Extracted records
'''

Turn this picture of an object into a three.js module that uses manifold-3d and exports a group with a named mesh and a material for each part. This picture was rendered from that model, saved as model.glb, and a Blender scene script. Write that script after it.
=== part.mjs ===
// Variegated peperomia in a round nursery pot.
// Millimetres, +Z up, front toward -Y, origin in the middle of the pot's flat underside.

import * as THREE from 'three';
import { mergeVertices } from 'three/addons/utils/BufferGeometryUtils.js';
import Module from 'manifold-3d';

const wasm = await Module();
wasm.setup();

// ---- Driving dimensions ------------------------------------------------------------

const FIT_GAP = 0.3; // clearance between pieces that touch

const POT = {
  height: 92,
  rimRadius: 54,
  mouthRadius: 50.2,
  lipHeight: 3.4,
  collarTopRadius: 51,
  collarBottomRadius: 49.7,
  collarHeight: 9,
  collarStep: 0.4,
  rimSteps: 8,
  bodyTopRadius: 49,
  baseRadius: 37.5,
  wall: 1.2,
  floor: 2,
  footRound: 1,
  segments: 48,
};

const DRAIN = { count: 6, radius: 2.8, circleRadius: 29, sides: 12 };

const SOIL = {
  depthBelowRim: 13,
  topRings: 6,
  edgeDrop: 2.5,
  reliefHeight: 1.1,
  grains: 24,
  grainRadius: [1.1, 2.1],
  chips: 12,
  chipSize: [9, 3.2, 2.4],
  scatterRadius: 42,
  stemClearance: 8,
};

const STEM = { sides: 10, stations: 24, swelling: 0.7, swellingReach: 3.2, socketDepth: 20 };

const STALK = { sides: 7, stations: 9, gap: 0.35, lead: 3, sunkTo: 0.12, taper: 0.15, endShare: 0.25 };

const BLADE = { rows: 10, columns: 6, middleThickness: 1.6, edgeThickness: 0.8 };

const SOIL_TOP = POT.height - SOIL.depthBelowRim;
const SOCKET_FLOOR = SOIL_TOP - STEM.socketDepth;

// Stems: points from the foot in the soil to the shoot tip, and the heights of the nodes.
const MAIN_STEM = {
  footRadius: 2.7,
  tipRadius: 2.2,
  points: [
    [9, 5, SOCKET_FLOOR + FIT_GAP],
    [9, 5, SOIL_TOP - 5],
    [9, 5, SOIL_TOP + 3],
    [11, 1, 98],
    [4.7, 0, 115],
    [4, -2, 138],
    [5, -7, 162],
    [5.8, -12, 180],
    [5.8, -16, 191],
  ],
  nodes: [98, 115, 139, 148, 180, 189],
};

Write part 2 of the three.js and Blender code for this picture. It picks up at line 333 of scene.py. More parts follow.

'''

### Task objective
Which lines of the data include "part"? Copy each of them.

### Correct answer
Turn this picture of an object into a three.js module that uses manifold-3d and exports a group with a named mesh and a material for each part. This picture was rendered from that model, saved as model.glb, and a Blender scene script. Write that script after it.
=== part.mjs ===
Write part 2 of the three.js and Blender code for this picture. It picks up at line 333 of scene.py. More parts follow.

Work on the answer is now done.